Page MenuHomePhabricator

nagios monitor transit/peering links and alert on low/high traffic
Closed, ResolvedPublic

Description

Author: lcarr

Description:

nagios monitor transit/peering links and alert on low/no traffic in all
locations

Details

Reference
rt1948

Event Timeline

rtimport raised the priority of this task from to Medium.Dec 18 2014, 1:03 AM
rtimport added a project: netops.
rtimport set Reference to rt1948.

Subject changed from 'nagios monitor transit/peering links and alert on low/no traffic' to 'nagios monitor transit/peering links and alert on low/high traffic' by lcarr

Status changed from 'new' to 'open' by lcarr

lcarr wrote:

Also on high traffic

Dependency by ticket #6775 added by gage

Dzahn changed the visibility from "WMF-NDA (Project)" to "Public (No Login Required)".Feb 24 2015, 11:41 PM
Dzahn changed the edit policy from "WMF-NDA (Project)" to "All Users".
ayounsi added a subscriber: faidon.

Not sure if still relevant seeing how old the ticket is, but:

High traffic: already being monitored by LibreNMS

Low traffic: hard to monitor and maintain as the baseline would need to either be manually set, or have something that analyses the historical values to set it automatically

No traffic: Can be easily monitored using LibreNMS
For that we would need to:

  1. Remove (or fix) the 2 interfaces that are tagged with Transit/Peering but never saw traffic
    • cr1-ulsfo.wikimedia.org:xe-0/0/3.98
    • xe-5/2/3.40
  2. Tag the OOB interfaces with something different than Transit (could be Transit-OOB, Uplink-OOB, etc..), as they are not "revenue" ports, and have significantly less bandwidth than standard uplinks
  3. Add LibreNMS alert to match a ifOutOctets_rate of 5M or something small enough to alert if there is only control traffic on the interface and no more proper traffic

@faidon does that sound reasonable to you?

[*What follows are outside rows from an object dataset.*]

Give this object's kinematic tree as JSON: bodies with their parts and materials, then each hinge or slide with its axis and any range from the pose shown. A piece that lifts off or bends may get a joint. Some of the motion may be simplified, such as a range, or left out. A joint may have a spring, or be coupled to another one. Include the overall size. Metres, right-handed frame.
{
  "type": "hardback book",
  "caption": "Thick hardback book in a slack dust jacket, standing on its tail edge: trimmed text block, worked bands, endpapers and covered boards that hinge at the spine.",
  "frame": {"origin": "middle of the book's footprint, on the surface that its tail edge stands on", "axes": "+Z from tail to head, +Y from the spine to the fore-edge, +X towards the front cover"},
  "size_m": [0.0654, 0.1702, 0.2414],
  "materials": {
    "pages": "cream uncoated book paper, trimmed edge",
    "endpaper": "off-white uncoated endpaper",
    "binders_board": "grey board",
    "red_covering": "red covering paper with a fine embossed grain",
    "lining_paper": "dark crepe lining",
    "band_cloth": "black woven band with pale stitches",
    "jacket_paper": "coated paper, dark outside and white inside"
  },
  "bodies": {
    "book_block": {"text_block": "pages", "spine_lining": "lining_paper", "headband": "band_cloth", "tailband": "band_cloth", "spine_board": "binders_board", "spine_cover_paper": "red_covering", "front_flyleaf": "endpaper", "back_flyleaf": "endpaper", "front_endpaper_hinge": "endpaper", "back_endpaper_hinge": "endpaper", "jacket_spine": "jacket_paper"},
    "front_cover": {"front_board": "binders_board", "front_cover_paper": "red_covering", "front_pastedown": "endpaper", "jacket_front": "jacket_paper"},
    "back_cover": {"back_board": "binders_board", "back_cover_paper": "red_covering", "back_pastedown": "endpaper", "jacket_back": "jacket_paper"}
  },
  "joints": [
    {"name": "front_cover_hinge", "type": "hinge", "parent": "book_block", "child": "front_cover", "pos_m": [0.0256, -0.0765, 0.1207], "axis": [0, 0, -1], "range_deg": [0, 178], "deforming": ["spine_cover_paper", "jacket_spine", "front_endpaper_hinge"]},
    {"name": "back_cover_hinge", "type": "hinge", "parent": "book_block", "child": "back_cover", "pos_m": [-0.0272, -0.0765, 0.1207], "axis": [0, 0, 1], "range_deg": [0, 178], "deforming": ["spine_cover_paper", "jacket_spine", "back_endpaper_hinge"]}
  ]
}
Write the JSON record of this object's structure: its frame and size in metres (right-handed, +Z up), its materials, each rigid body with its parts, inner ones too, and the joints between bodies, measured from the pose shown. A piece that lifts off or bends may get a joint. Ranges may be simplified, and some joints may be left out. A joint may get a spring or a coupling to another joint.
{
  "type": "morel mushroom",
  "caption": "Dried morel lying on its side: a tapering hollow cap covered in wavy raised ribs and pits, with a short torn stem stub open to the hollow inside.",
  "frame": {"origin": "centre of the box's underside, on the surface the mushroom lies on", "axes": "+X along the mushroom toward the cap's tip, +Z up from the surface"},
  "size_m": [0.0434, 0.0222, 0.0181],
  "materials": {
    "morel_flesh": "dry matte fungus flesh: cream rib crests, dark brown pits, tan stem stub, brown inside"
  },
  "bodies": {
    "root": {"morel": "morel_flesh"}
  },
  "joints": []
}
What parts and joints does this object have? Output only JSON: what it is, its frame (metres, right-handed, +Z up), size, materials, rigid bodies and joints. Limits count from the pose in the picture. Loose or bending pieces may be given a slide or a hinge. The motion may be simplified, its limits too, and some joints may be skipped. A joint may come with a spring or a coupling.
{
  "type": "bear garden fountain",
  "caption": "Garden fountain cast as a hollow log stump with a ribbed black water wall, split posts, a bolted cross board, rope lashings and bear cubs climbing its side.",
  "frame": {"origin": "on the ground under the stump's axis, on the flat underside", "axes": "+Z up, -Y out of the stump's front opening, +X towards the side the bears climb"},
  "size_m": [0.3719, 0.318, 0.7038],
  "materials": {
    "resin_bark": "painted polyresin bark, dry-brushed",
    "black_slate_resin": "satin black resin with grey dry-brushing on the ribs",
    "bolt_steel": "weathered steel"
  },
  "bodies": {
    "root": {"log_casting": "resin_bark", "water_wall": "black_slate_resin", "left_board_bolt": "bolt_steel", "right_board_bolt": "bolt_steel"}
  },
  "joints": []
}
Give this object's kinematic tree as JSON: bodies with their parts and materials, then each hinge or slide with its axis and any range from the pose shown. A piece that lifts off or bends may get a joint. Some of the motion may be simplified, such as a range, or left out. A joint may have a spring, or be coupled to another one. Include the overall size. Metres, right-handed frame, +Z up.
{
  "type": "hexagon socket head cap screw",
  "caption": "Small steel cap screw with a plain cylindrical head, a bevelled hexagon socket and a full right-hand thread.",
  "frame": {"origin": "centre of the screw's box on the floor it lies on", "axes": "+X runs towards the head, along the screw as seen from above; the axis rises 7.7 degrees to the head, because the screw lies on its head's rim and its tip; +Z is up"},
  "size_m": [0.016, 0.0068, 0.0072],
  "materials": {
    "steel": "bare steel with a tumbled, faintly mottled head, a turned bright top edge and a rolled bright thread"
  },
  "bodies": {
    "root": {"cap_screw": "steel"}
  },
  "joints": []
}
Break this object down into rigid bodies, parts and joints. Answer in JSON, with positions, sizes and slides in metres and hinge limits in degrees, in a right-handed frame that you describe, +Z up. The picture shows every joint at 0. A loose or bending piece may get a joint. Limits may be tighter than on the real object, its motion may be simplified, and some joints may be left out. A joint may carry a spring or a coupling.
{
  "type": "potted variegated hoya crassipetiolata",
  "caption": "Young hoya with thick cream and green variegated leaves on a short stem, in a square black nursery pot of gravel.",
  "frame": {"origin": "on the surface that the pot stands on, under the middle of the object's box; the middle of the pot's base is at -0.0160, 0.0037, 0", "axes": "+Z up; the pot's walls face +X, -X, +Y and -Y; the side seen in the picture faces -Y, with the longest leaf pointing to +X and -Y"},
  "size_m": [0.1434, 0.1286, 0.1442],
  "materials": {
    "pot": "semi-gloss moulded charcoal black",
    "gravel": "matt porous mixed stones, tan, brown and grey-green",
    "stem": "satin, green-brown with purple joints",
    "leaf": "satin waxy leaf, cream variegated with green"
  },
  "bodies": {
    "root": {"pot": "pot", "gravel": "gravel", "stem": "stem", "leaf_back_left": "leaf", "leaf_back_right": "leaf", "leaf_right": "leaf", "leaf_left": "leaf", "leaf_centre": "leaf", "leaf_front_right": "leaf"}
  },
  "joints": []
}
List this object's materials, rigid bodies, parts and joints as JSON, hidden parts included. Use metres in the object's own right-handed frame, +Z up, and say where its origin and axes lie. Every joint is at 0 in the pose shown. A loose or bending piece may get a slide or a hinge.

Yes, it does. Thanks for working on such an old task!

For (1) of your list:

  • cr1-ulsfo.wikimedia.org:xe-0/0/3.98: this doesn't seem to be configured right now, so not sure why you mention it? IIRC, it used to be a transit port, GTT's, so maybe it's still stuck like that in LibreNMS?
  • xe-5/2/3.40: in which router? Could be the same situation as above.

Change 348941 had a related patch set uploaded (by Ayounsi):
[operations/puppet@production] LibreNMS macro for T133852 and T80273

https://gerrit.wikimedia.org/r/348941

Change 348941 merged by Ayounsi:
[operations/puppet@production] LibreNMS macro for T133852 and T80273

https://gerrit.wikimedia.org/r/348941

As we have some link with 0.2% of outbound traffic, I added a LibreNMS rule to alert if any traffic or peering link drops under 0.1% of outbound traffic.

Will monitor and update if needed.